限られたハードウェアリソースでの
応答速度改善を検証
何度もAIとのやりとりをおこなっていると、応答が遅く感じられることがあります。
これは、過去のやり取りが蓄積するにつれ、AIが処理すべき情報量が増えるためです。
Nextorageでは、PhisonのaiDAPTIV+をオンプレミス環境に導入し、英語よりもトークンが多くなりがちな(文章を構成する最小単位)日本語における応答速度を改善できるかを検証しました。
その結果、aiDAPTIV+を有効にすることで、応答開始速度(TTFT)が約10倍高速化。

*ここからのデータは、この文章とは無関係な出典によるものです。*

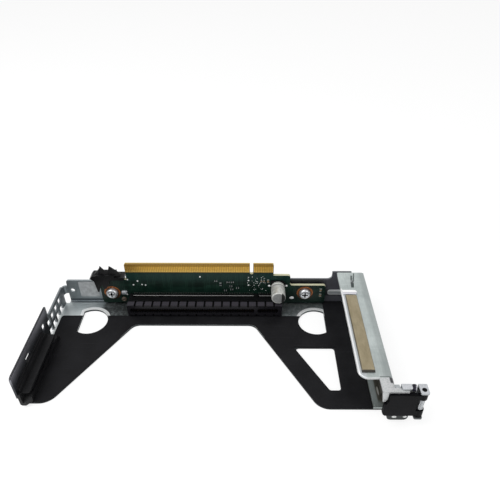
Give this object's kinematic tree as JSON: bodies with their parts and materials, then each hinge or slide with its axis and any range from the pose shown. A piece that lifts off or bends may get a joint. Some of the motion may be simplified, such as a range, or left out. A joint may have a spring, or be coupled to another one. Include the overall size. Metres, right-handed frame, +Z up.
{
  "type": "pcie riser card",
  "caption": "Riser card with a gold edge connector and an x16 slot, in a folded steel bracket with card guide, shelf and hinged card latch.",
  "frame": {"origin": "on the outer face of the bracket's plate, under the middle of the card's gold edge, in the plane of the board's front face", "axes": "+X along the card to the right as the picture shows it, +Y away from the viewer through the back wall, +Z up from the plate to the gold edge"},
  "size_m": [0.1913, 0.0879, 0.0315],
  "materials": {
    "galvanised_steel": "fine spangled zinc, satin",
    "black_film": "matt film with a faint grain",
    "board_laminate": "dark green solder mask, semi-matt",
    "gold_plating": "hard gold over nickel",
    "copper": "bare copper",
    "zinc_steel": "bright zinc plating",
    "black_resin": "glass-filled resin, matt",
    "aluminium_can": "satin can",
    "solder": "bright solder",
    "ceramic": "matt ceramic",
    "black_moulding": "fine-textured moulding",
    "conductive_cloth": "woven conductive cloth",
    "spring_wire": "drawn spring wire"
  },
  "bodies": {
    "riser": {"bracket_frame": "galvanised_steel", "rear_frame": "galvanised_steel", "insulation_film": "black_film", "riser_board": "board_laminate", "edge_contacts_front": "gold_plating", "edge_contacts_rear": "gold_plating", "ground_rings": "copper", "board_screws": "zinc_steel", "board_standoffs": "zinc_steel", "slot_housing": "black_resin", "slot_contacts_upper": "gold_plating", "slot_contacts_lower": "gold_plating", "capacitor_can": "aluminium_can", "capacitor_base": "black_resin", "capacitor_leads": "solder", "ceramic_capacitors": "ceramic", "chip_resistors": "black_resin", "chip_terminals": "solder", "test_pads": "solder", "board_clip": "black_moulding", "card_guide": "black_moulding", "emi_gasket": "conductive_cloth", "frame_rivets": "zinc_steel", "latch_bracket": "galvanised_steel", "latch_pin": "zinc_steel"},
    "latch": {"latch_body": "black_moulding", "latch_spring": "spring_wire"}
  },
  "joints": [
    {"name": "latch_hinge", "type": "hinge", "parent": "riser", "child": "latch", "pos_m": [0.1067, -0.0806, 0.015], "axis": [0, 0, 1], "range_deg": [0, 100], "stiffness_Nm_per_rad": 0.002, "springref_deg": -20.05}
  ]
}
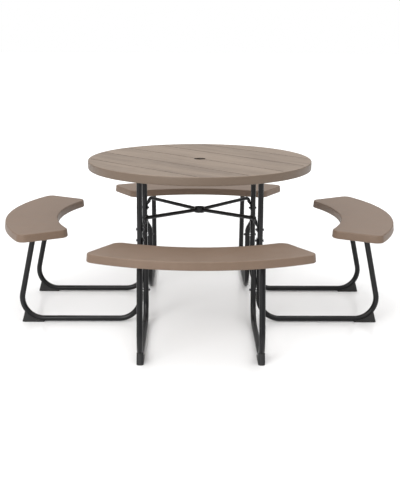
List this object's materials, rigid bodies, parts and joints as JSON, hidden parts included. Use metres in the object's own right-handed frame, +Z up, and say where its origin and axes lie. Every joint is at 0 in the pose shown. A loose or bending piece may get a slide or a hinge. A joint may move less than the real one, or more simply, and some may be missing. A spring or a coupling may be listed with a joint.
{
  "type": "picnic table",
  "caption": "Round outdoor picnic table with curved plastic benches on a bolted frame of bent steel tube, with an umbrella hole and support ring.",
  "frame": {"origin": "on the floor under the middle of the tabletop", "axes": "+Z up; +X towards the right bench and -Y towards the front bench; the side benches' long uprights stand on the outer side of each tube pair, along X"},
  "size_m": [1.833, 1.833, 0.725],
  "materials": {
    "tabletop_plastic": "wood grain embossed, matt",
    "bench_plastic": "fine texture, matt",
    "frame_coating": "black powder coat, satin",
    "foot_plastic": "matt black",
    "fastener_steel": "black zinc, satin"
  },
  "bodies": {
    "root": {"arm_bolts": "fastener_steel", "arm_nuts": "fastener_steel", "brace_arm_left_back": "frame_coating", "brace_arm_left_front": "frame_coating", "brace_arm_right_back": "frame_coating", "brace_arm_right_front": "frame_coating", "foot_back_left": "foot_plastic", "foot_back_right": "foot_plastic", "foot_front_left": "foot_plastic", "foot_front_right": "foot_plastic", "foot_left_back": "foot_plastic", "foot_left_front": "foot_plastic", "foot_right_back": "foot_plastic", "foot_right_front": "foot_plastic", "foot_screws": "fastener_steel", "leg_back_left": "frame_coating", "leg_back_right": "frame_coating", "leg_front_left": "frame_coating", "leg_front_right": "frame_coating", "leg_left_back": "frame_coating", "leg_left_front": "frame_coating", "leg_right_back": "frame_coating", "leg_right_front": "frame_coating", "pair_bolts": "fastener_steel", "pair_nuts": "fastener_steel", "seat_back": "bench_plastic", "seat_front": "bench_plastic", "seat_left": "bench_plastic", "seat_plate_back_left": "frame_coating", "seat_plate_back_right": "frame_coating", "seat_plate_front_left": "frame_coating", "seat_plate_front_right": "frame_coating", "seat_plate_left_back": "frame_coating", "seat_plate_left_front": "frame_coating", "seat_plate_right_back": "frame_coating", "seat_plate_right_front": "frame_coating", "seat_right": "bench_plastic", "seat_screws": "fastener_steel", "tab_bolts": "fastener_steel", "tab_nuts": "fastener_steel", "tabletop": "tabletop_plastic", "top_plate_left_back": "frame_coating", "top_plate_left_front": "frame_coating", "top_plate_right_back": "frame_coating", "top_plate_right_front": "frame_coating", "top_screws": "fastener_steel", "umbrella_ring": "frame_coating"}
  },
  "joints": []
}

特に128トークン以上の長文では、明確な速度改善が確認されました。
小型AIサーバー(Jetson Orin Nano)上でもこの効果が得られたことから、省スペース・低コスト環境でも実用的なAI応答システムを構築できる可能性を示す結果となりました。
1. 背景と課題
多くの企業では、製品マニュアルやFAQ、社内ドキュメントなどをAIに学習させ、自然言語で検索・回答できる仕組みの導入が進みつつあります。
しかし、GPU性能が限られたオンプレミス環境では、応答までに時間がかかるという課題がありました。
この課題に対し、NextorageはaiDAPTIV+を用いることで、限られたハードウェアリソースでも高速な応答を実現できるかを検証しました。
2. 検証の目的
- 企業における各部門の持つナレッジベース(*基礎的な特性を収集)に対して、aiDAPTIV+が応答速度をどの程度改善できるかを同じプロンプトによる質問を繰り返すことで確認
3. 実施環境・構成
ハードウェア:Jetson Orin Nano
メモリ:7.4 GiB
OS:Ubuntu 22.04.5 LTS
AIモデル:Llama-3.2-3B-Instruct-GPTQ / RakutenAI-2.0-mini-instruct / gemma-2b-it-gptq
4. 測定項目
TTFT*(Time to First Token)、推論時間、入力トークン長、出力トークン長
*TTFTとは:ユーザーが質問を送信してから、AIが最初の言葉を返すまでの時間を指します。
5. 結果
(1) AIモデル:Llama-3.2-3B-Instruct-GPTQの推論時間比較
- aiDAPTIV+ありでは0.1秒以下を維持し、約10倍の高速化を確認。
- 出力トークン(AIの回答文)長による影響はほとんどなし。
(2) AIモデル:RakutenAI-2.0-mini-instructの推論時間比較
- 1024トークン以上で、aiDAPTIV+なしでは0.5秒超の遅延。
- aiDAPTIV+ありでは0.1秒以下で安定。
- 改善効果はLlamaモデルよりやや小さいが、体感上は十分な応答速度。
- 出力トークン長による影響はほとんどなし。
(3)AIモデル:gemma-2b-it-gptqの推論時間の比較
- 入力トークン1024以上でaiDAPTIV+なしでは0.5秒超の遅延。
- aiDAPTIV+ありでは0.1秒以下を維持し、TTFTの明確な改善を確認。
- 出力トークン長に対する影響は見られず、
- 入力の長さが長いほどaiDAPTIV+の効果が発揮される傾向を確認。
まとめ
- aiDAPTIV+の導入により、128トークン以上の長文日本語入力で応答速度が改善することを確認。
- 出力トークンに対しては、トークン長によらず改善は認められない。
- 今後は、ドメイン・タスクに特化した内容での評価を行う必要がある。